Sector zoning may be preserved in pyroxenes, if
crystal growth rates are relatively fast compared to
rates of diffusion within the crystal, and sector zoned
fassaites (Ti-rich pyroxenes) are common in Type B2
CAIs but rare in Type B1 inclusions [3]. Since crystallization temperatures for both B1 and B2 inclusions are
nearly identical, diffusion rates between the two inclusion types would be similar and therefore, it was likely
B2 fassaites had faster growth rates than B1. Additionally, higher bulk SiO2 compositions and greater
pyroxene components in B2 inclusions coupled with
less prior crystallization of melilite could have facilitated faster growth rates in B2 inclusions than B1 inclusions. Bulk SiO2 compositions for EK-459-5-1
(~28 wt %) fall within the typical range for B1 CAIs
and are lower than typical bulk analyses for Type B2
inclusions; therefore, it is unlikely that sector zoning
resulted from a compositional difference in this inclusion. It is more reasonable that the sector zoning in the
fassaites from EK-459-5-1 was the result of faster crystal growth within this inclusion compared to other Type
B1 CAIs. In EK-459-5-1 only fassaites near the melilite mantle, and outermost regions of the interior, are
unzoned with respect to Ti3+/Titot values. Grains in the
interiormost region of the inclusion tend to be strongly
zoned with respect to Ti3+/Titot. It is possible that the
grains near the melilite rim could have still been able to
be in equilibrium with the surround gas.
Conclusions: EK-459-5-1 is a Type B1 CAI that
harbors many common characteristics of other Type B1
CAIs; however, some uncommon features have been
observed. Asymmetric melilite zoning features suggest
that melilites zoning arose due to the crystal only growing into a melt pocket from one direction. Additionally, cocrystallization of fassaite and melilite followed by
late anorthite crystallization may have caused the
asymmetric zoning patterns in interior melilite.The
sector zoning observed in fassaite is likely caused by
increased crystal growth rates as opposed to differences in the bulk SiO2 compositions.
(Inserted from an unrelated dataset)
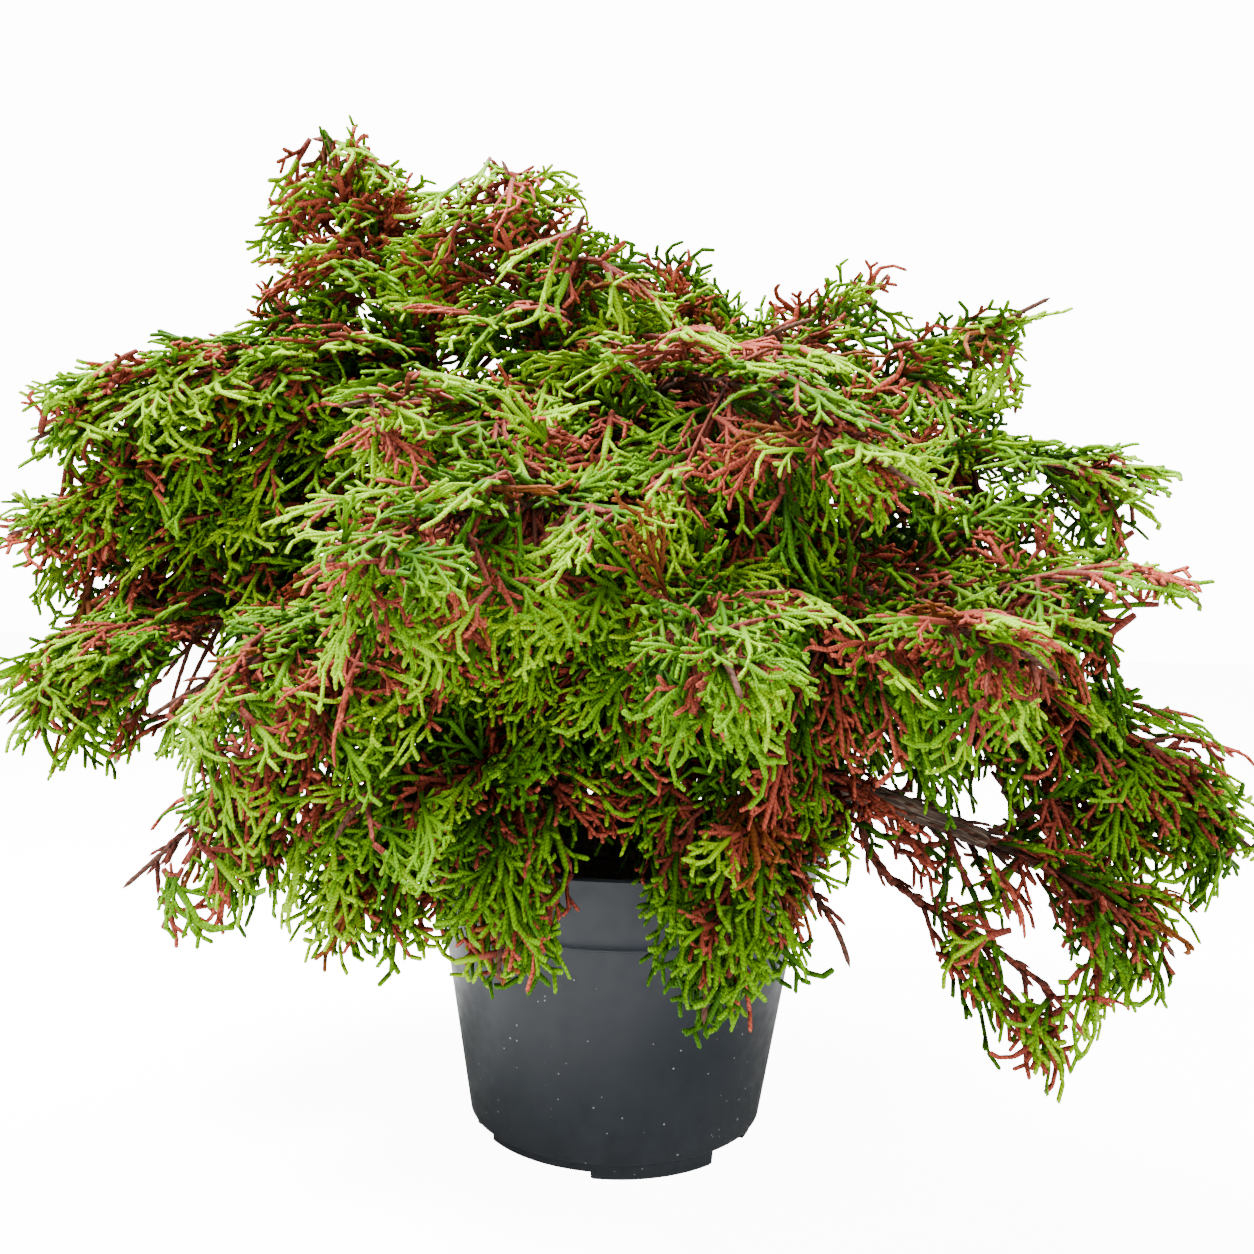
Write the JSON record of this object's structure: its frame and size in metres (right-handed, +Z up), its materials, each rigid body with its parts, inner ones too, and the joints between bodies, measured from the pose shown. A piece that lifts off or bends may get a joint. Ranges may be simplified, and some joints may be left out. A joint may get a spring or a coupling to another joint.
{
  "type": "dwarf hinoki cypress in a nursery pot",
  "caption": "Low, wide, arching dwarf conifer with flat drooping sprays on forked boughs and a short trunk, growing in a round tapered nursery pot.",
  "frame": {"origin": "middle of the flat underside of the pot, on the pot's axis", "axes": "+Z up; -Y is the front, towards the camera; +X is the picture's right"},
  "size_m": [0.5735, 0.4458, 0.4742],
  "materials": {
    "pot_plastic": "matte charcoal moulded plastic, scuffed",
    "potting_mix": "moist bark and peat potting mix",
    "bark": "shaggy grey-brown bark",
    "sprays": "waxy scale leaves, lime to deep green, with red-brown shoots"
  },
  "bodies": {
    "root": {"pot": "pot_plastic", "potting_mix": "potting_mix", "trunk": "bark", "bough_left_high": "bark", "bough_peak": "bark", "bough_second_peak": "bark", "bough_ridge": "bark", "bough_right_crest": "bark", "bough_right_upper": "bark", "bough_right_mid": "bark", "bough_right_low": "bark", "bough_right_skirt": "bark", "bough_left_skirt": "bark", "bough_left_low": "bark", "bough_left_mid": "bark", "bough_front_left": "bark", "bough_front_high": "bark", "bough_front_low": "bark", "bough_front_right_low": "bark", "bough_crown_front": "bark", "bough_back_left_high": "bark", "bough_back_left_low": "bark", "bough_back_high": "bark", "bough_back_low": "bark", "bough_back_right": "bark", "mass_left_high": "sprays", "mass_left_high_back": "sprays", "mass_peak": "sprays", "mass_second_peak": "sprays", "mass_ridge": "sprays", "mass_ridge_right": "sprays", "mass_crown_top": "sprays", "mass_right_crest": "sprays", "mass_right_shoulder": "sprays", "mass_right_upper": "sprays", "mass_right_mid": "sprays", "mass_right_front": "sprays", "mass_right_low": "sprays", "mass_right_skirt": "sprays", "mass_hanger": "sprays", "mass_left_skirt": "sprays", "mass_left_skirt_low": "sprays", "mass_left_low": "sprays", "mass_left_mid": "sprays", "mass_front_left": "sprays", "mass_front_high": "sprays", "mass_front_mid": "sprays", "mass_front_low": "sprays", "mass_front_skirt": "sprays", "mass_front_right_low": "sprays", "mass_front_right_skirt": "sprays", "mass_crown_front_left": "sprays", "mass_crown_front_right": "sprays", "mass_back_left_high": "sprays", "mass_back_left_low": "sprays", "mass_back_left_skirt": "sprays", "mass_back_high": "sprays", "mass_back_low": "sprays", "mass_back_right_high": "sprays", "mass_back_right_low": "sprays"}
  },
  "joints": []
}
References: [1] Richter, F.M. et al. (2002), GCA,
66, 521–540 [2] Mendybaev, R. et al. (2006) GCA, 70,
2622–2642, [3] Simon, S.B. and Grossman, L. (2006)
GCA, 70, 780–798, [4] Grossman, L. et al. (2000)
GCA, 64, 2879–2894, [5] Wark, D.A. and Lovering, J.
F. (1982) GCA, 46, 2581–2594, [6] Macpherson, G.J.
et al. (1984) J. Geol., 92, 289–305.